Maryland Attorney General Douglas F. Gansler (D) on Tuesday used personal funds to pay a $400 speed-camera ticket issued to his state-owned vehicle 16 months ago that he had previously denied receiving.

In a statement, Gansler sought to clarify that, saying, “Apparently, my office did receive a photo-camera ticket for my state vehicle from the District of Columbia.” He said the ticket was “inadvertently not paid” while his office was determining who was driving at the time — Gansler or one of the state troopers assigned to him.

“Without me determining who was driving, I have paid the ticket,” Gansler said.

A Maryland State Police spokesman said Tuesday that a trooper was not driving when the citation was issued. And an e-mail obtained by The Washington Post from a member of the State Police executive protection section said that Gansler was the one behind the wheel.

In the Aug. 29 e-mail, the trooper wrote that when informed of the ticket, Gansler said that “he wasn’t going to pay it.”

Doug Gansler (Rebecca D'Angelo/For The Washington Post)

The citation is one of numerous points of contention between Gansler and State Police that emerged this month in a Washington Post report documenting allegations that Gansler regularly ordered troopers to speed and run red lights en route to routine appointments and would sometimes take over the wheel himself out of frustration.

Gansler has strongly denied those allegations, saying they were largely the result of a long-standing feud between him and the head of the State Police executive protection section, Lt. Charles Ardolini. Gansler has characterized Ardolini as a politically motivated “henchman” who favors his chief rival in next year’s governor’s race, Lt. Gov. Anthony G. Brown (D) — something the State Police deny.

When first asked about the speeding ticket this month, a spokesman told The Post that Gansler did not recall ever receiving one. Later, during a television interview, Gansler told NewsChannel 8’s Bruce DePuyt: “There’s a public record to show I never got a speeding ticket, so we know that’s not true.”

Gansler spokesman Bob Wheelock said Tuesday that in Gansler’s mind, there’s a distinction between an “old-fashioned” ticket a motorist receives after being pulled over by police and an infraction captured by a speed camera, with the resulting ticket mailed to the owner of the vehicle.

The ticket in question was sent to the Attorney General’s Office, which owns the 2012 Chevrolet Tahoe used to transport Gansler.

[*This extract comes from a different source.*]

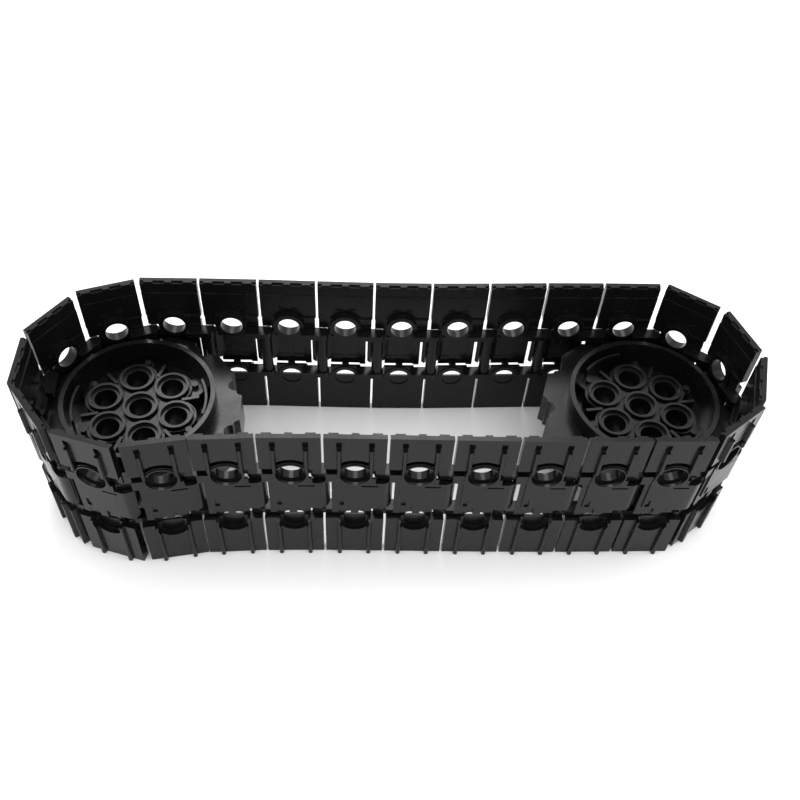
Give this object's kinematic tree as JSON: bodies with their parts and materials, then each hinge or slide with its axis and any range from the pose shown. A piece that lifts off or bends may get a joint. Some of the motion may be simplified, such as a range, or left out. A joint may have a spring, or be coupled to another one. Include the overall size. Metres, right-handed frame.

On June 11, 2012, the vehicle was traveling between 21 and 25 mph over the speed limit in the 2300 block of Porter Street NW, according to the District’s Department of Motor Vehicles. The speed limit there is 30 mph.

When the ticket arrived at Gansler’s Baltimore office, a secretary forwarded it to the State Police, according to the e-mail obtained by The Post. The e-mail was sent to Ardolini. The Post obtained the e-mail through a Maryland Public Information Act request. The name of the trooper who wrote it was redacted.

The trooper wrote that he had determined that “while the Attorney General was operating the vehicle in DC he received a citation in the mail for a speed camera violation.”

“I told him about the ticket and he said he wasn’t going to pay it,” the trooper wrote.

District DMV spokeswoman Vanessa E. Newton said that the fine was $200 and that it doubled because of nonpayment.

On Tuesday, Maryland State Police spokesman Greg Shipley continued to stand by the police account that troopers were not the ones speeding. “We know we were not driving that vehicle,” he said.

The documents obtained by The Post also include references to a second speeding ticket issued to Gansler’s vehicle at a time when troopers say they were not driving.

Wheelock said Gansler has no intention of paying that ticket, which was issued at a toll booth, because his office has determined he was not in the area at the time.

Because the car is owned by his office, not the State Police, Gansler takes the view that he can drive it as he pleases. On Tuesday, he drove himself to a political event in College Park.